Your task is to quote the material that follows, in full and exactly.
start
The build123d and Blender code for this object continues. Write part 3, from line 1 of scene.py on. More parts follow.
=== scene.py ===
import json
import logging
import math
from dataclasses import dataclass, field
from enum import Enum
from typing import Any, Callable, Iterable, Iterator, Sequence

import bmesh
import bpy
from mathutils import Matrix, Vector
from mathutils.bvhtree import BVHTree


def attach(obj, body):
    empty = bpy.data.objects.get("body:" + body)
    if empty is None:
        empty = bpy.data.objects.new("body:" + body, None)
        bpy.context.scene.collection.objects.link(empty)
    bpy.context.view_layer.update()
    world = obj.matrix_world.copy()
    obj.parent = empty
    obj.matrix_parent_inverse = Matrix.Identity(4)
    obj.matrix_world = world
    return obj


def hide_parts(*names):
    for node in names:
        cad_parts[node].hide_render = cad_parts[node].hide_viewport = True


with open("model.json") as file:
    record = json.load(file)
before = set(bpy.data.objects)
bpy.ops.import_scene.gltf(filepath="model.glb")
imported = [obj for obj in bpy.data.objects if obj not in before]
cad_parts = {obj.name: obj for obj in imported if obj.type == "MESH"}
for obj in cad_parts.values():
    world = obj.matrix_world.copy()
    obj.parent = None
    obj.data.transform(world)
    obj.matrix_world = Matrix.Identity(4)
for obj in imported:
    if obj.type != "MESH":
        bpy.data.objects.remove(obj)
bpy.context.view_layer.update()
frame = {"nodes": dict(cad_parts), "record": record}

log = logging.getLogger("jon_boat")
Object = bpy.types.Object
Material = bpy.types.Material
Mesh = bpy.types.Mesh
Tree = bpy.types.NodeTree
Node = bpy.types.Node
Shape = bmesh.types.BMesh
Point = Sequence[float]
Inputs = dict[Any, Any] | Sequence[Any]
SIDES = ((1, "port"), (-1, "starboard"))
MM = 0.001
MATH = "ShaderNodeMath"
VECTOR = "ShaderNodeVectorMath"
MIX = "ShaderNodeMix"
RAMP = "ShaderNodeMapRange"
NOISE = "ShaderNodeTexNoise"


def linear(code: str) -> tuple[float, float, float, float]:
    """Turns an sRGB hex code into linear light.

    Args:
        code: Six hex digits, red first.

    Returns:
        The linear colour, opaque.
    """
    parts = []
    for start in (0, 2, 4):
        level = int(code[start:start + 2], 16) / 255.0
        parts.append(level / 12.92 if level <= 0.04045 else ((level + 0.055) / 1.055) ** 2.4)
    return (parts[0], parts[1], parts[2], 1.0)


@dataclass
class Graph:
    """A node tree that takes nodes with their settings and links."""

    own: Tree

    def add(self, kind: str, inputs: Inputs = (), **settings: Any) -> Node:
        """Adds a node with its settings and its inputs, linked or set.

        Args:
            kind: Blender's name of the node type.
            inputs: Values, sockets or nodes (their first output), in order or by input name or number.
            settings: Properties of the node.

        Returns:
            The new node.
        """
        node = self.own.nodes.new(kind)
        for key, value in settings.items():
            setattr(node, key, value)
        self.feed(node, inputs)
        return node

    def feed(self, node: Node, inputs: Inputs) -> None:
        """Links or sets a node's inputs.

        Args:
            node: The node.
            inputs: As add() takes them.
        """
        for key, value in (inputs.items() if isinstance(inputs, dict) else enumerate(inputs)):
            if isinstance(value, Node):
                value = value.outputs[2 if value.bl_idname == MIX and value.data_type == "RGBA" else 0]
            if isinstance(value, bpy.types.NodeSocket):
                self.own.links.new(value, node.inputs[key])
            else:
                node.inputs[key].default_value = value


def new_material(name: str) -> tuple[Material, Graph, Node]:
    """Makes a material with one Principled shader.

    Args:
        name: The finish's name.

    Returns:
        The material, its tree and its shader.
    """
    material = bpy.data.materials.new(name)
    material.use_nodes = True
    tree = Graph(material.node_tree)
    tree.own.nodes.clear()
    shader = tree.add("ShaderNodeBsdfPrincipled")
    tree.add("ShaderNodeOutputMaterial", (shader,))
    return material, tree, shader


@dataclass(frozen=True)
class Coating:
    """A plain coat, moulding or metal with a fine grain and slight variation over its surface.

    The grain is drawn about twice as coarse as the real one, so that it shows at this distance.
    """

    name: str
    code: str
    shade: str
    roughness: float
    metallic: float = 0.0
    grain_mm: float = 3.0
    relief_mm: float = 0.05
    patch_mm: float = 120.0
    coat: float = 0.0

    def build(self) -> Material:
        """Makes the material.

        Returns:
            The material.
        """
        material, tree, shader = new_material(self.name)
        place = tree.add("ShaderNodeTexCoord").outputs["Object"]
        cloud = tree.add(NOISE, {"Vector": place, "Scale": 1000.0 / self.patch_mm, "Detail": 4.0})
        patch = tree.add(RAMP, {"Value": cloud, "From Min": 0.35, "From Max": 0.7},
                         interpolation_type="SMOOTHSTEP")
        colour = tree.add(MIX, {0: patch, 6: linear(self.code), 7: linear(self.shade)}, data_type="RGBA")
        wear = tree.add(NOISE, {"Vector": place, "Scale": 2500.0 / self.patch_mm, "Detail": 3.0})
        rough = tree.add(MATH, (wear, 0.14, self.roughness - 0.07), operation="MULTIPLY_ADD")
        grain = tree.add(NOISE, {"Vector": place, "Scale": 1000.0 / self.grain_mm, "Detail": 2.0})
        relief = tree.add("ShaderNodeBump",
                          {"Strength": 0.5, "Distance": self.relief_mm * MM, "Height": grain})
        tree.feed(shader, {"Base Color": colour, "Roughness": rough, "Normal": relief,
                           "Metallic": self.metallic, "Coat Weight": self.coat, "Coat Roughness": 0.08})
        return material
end
§ Response to this task
The build123d and Blender code for this object continues. Write part 3, from line 1 of scene.py on. More parts follow.
=== scene.py ===
import json
import logging
import math
from dataclasses import dataclass, field
from enum import Enum
from typing import Any, Callable, Iterable, Iterator, Sequence

import bmesh
import bpy
from mathutils import Matrix, Vector
from mathutils.bvhtree import BVHTree


def attach(obj, body):
    empty = bpy.data.objects.get("body:" + body)
    if empty is None:
        empty = bpy.data.objects.new("body:" + body, None)
        bpy.context.scene.collection.objects.link(empty)
    bpy.context.view_layer.update()
    world = obj.matrix_world.copy()
    obj.parent = empty
    obj.matrix_parent_inverse = Matrix.Identity(4)
    obj.matrix_world = world
    return obj


def hide_parts(*names):
    for node in names:
        cad_parts[node].hide_render = cad_parts[node].hide_viewport = True


with open("model.json") as file:
    record = json.load(file)
before = set(bpy.data.objects)
bpy.ops.import_scene.gltf(filepath="model.glb")
imported = [obj for obj in bpy.data.objects if obj not in before]
cad_parts = {obj.name: obj for obj in imported if obj.type == "MESH"}
for obj in cad_parts.values():
    world = obj.matrix_world.copy()
    obj.parent = None
    obj.data.transform(world)
    obj.matrix_world = Matrix.Identity(4)
for obj in imported:
    if obj.type != "MESH":
        bpy.data.objects.remove(obj)
bpy.context.view_layer.update()
frame = {"nodes": dict(cad_parts), "record": record}

log = logging.getLogger("jon_boat")
Object = bpy.types.Object
Material = bpy.types.Material
Mesh = bpy.types.Mesh
Tree = bpy.types.NodeTree
Node = bpy.types.Node
Shape = bmesh.types.BMesh
Point = Sequence[float]
Inputs = dict[Any, Any] | Sequence[Any]
SIDES = ((1, "port"), (-1, "starboard"))
MM = 0.001
MATH = "ShaderNodeMath"
VECTOR = "ShaderNodeVectorMath"
MIX = "ShaderNodeMix"
RAMP = "ShaderNodeMapRange"
NOISE = "ShaderNodeTexNoise"


def linear(code: str) -> tuple[float, float, float, float]:
    """Turns an sRGB hex code into linear light.

    Args:
        code: Six hex digits, red first.

    Returns:
        The linear colour, opaque.
    """
    parts = []
    for start in (0, 2, 4):
        level = int(code[start:start + 2], 16) / 255.0
        parts.append(level / 12.92 if level <= 0.04045 else ((level + 0.055) / 1.055) ** 2.4)
    return (parts[0], parts[1], parts[2], 1.0)


@dataclass
class Graph:
    """A node tree that takes nodes with their settings and links."""

    own: Tree

    def add(self, kind: str, inputs: Inputs = (), **settings: Any) -> Node:
        """Adds a node with its settings and its inputs, linked or set.

        Args:
            kind: Blender's name of the node type.
            inputs: Values, sockets or nodes (their first output), in order or by input name or number.
            settings: Properties of the node.

        Returns:
            The new node.
        """
        node = self.own.nodes.new(kind)
        for key, value in settings.items():
            setattr(node, key, value)
        self.feed(node, inputs)
        return node

    def feed(self, node: Node, inputs: Inputs) -> None:
        """Links or sets a node's inputs.

        Args:
            node: The node.
            inputs: As add() takes them.
        """
        for key, value in (inputs.items() if isinstance(inputs, dict) else enumerate(inputs)):
            if isinstance(value, Node):
                value = value.outputs[2 if value.bl_idname == MIX and value.data_type == "RGBA" else 0]
            if isinstance(value, bpy.types.NodeSocket):
                self.own.links.new(value, node.inputs[key])
            else:
                node.inputs[key].default_value = value


def new_material(name: str) -> tuple[Material, Graph, Node]:
    """Makes a material with one Principled shader.

    Args:
        name: The finish's name.

    Returns:
        The material, its tree and its shader.
    """
    material = bpy.data.materials.new(name)
    material.use_nodes = True
    tree = Graph(material.node_tree)
    tree.own.nodes.clear()
    shader = tree.add("ShaderNodeBsdfPrincipled")
    tree.add("ShaderNodeOutputMaterial", (shader,))
    return material, tree, shader


@dataclass(frozen=True)
class Coating:
    """A plain coat, moulding or metal with a fine grain and slight variation over its surface.

    The grain is drawn about twice as coarse as the real one, so that it shows at this distance.
    """

    name: str
    code: str
    shade: str
    roughness: float
    metallic: float = 0.0
    grain_mm: float = 3.0
    relief_mm: float = 0.05
    patch_mm: float = 120.0
    coat: float = 0.0

    def build(self) -> Material:
        """Makes the material.

        Returns:
            The material.
        """
        material, tree, shader = new_material(self.name)
        place = tree.add("ShaderNodeTexCoord").outputs["Object"]
        cloud = tree.add(NOISE, {"Vector": place, "Scale": 1000.0 / self.patch_mm, "Detail": 4.0})
        patch = tree.add(RAMP, {"Value": cloud, "From Min": 0.35, "From Max": 0.7},
                         interpolation_type="SMOOTHSTEP")
        colour = tree.add(MIX, {0: patch, 6: linear(self.code), 7: linear(self.shade)}, data_type="RGBA")
        wear = tree.add(NOISE, {"Vector": place, "Scale": 2500.0 / self.patch_mm, "Detail": 3.0})
        rough = tree.add(MATH, (wear, 0.14, self.roughness - 0.07), operation="MULTIPLY_ADD")
        grain = tree.add(NOISE, {"Vector": place, "Scale": 1000.0 / self.grain_mm, "Detail": 2.0})
        relief = tree.add("ShaderNodeBump",
                          {"Strength": 0.5, "Distance": self.relief_mm * MM, "Height": grain})
        tree.feed(shader, {"Base Color": colour, "Roughness": rough, "Normal": relief,
                           "Metallic": self.metallic, "Coat Weight": self.coat, "Coat Roughness": 0.08})
        return material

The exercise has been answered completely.